The decision in this case was in substance that Congress cannot make it an offense against the United States for individuals to combine or conspire to prevent even by force, citizens of African descent, solely because of their race, from earning a living, although the right to earn one's living in all legal ways and to make lawful contracts in reference thereto is a vital point of freedom established by the Constitution. Section 5508 had been upheld in Ex Parte Yarborough,75 and in the case of Logan v. the United States76 the court referred to this section as having been upheld in Ex Parte Yarborough. In United States v. Reese, moreover,77 Justice Waite said in 1875, speaking for the court, "The rights and immunities created by or dependent upon the Constitution of the United States can be protected by Congress. The form and the manner of the protection may be such as Congress in the legitimate exercise of its legislative discretion shall provide. This may be varied to meet the necessities of the particular right to be protected."

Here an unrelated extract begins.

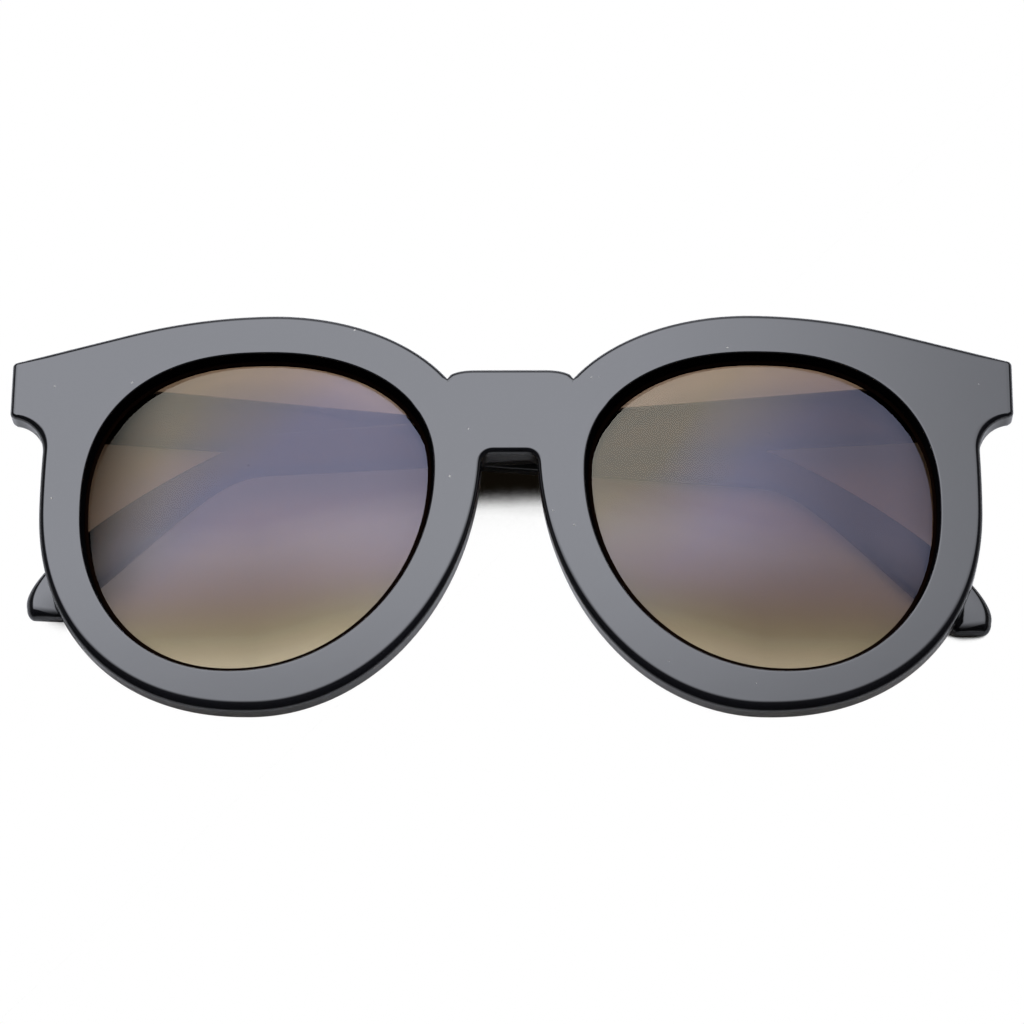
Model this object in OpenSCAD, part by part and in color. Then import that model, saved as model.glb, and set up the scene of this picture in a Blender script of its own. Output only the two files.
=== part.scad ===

"The whole scope and effect of this series of decisions," continued the court, "was that, while certain fundamental rights recognized and declared but not granted or created, in some of the amendments to the Constitution are thereby guaranteed only against violation or abridgement by the United States, or by the States, as the case may be, and cannot, therefore, be affirmatively enforced by Congress against unlawful causes of individuals; yet that every right created by, arising under, or dependent upon the Constitution of the United States may be protected and enforced by Congress by such means and in such manner as Congress in the exercise of the correlative duty of protection, or of the legislative powers conferred upon it by the Constitution, may in its discretion deem most eligible and best adopted to attain the object." This doctrine was sustained also by the decision in the case of United States v. Waddell,78 and Motes v. United States.79 Here it was emphatically stated that Congress might pass any law necessary or proper for carrying out any power conferred upon it by the Constitution.